OK, so that’s insane. We can all agree that Bortles is not Brady. Jaguars head coach Doug Marrone would be the first to say so. He famously said in the offseason that his ideal gameplan would feature a heavy dose of Leonard Fournette and “zero” pass attempts from Bortles. But we also can agree the Jaguars’ signal-caller is at least better than Brock Osweiler, right? The 2015 Broncos managed to go 5-2 in seven late-season Osweiler starts thanks to that dominant defense. Which brings us to the Jacksonville D.

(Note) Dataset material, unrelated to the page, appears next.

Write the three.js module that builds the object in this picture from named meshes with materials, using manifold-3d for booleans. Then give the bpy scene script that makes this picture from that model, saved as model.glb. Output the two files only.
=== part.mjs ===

The 2017 Jaguars defense is every bit the equal of that 2015 Denver unit and it might just be better. The Broncos gave up an average of 283 yards per game; the Jaguars yield 291. Denver allowed 18.5 points per game; Jacksonville has an average of 15.5. Denver had a signature regular-season victory over Tom Brady and a 10-0 Patriots team, harassing Brady into hitting on just 23 of 42 attempts; the Jaguars have that blowout victory over the Steelers in Pittsburgh, luring Ben Roethlisberger into a career-high five interceptions. The Jaguars also lead the NFL in sacks and takeaways.

While an angry Earl Thomas said after Seattle’s loss on Sunday that the Seahawks fell to a “subpar quarterback,” head coach Pete Carroll – no stranger to winning a Super Bowl behind a dominant defense – talked about what really matters: that stout Jaguars D.

“They are the best in the NFL, by a pretty good margin,” Carroll said. “They’ve got a big rotation of guys who come after you, linebackers who can fly, a secondary with a bunch of ballhawks back there. They cause a lot of problems.”

The Steelers and Patriots cause teams a lot of problems with their prolific offenses, but their defenses are an issue for few. The saying “defense wins championships” long ago became cliche. It also happens to be true quite often. The 2015 Broncos, the 2013 Seahawks and 2012 Ravens as just the most recent examples. If defense wins a championship this season, it’s not going to be the defenses of the Steelers or the Patriots. It will be won by the Jacksonville Jaguars.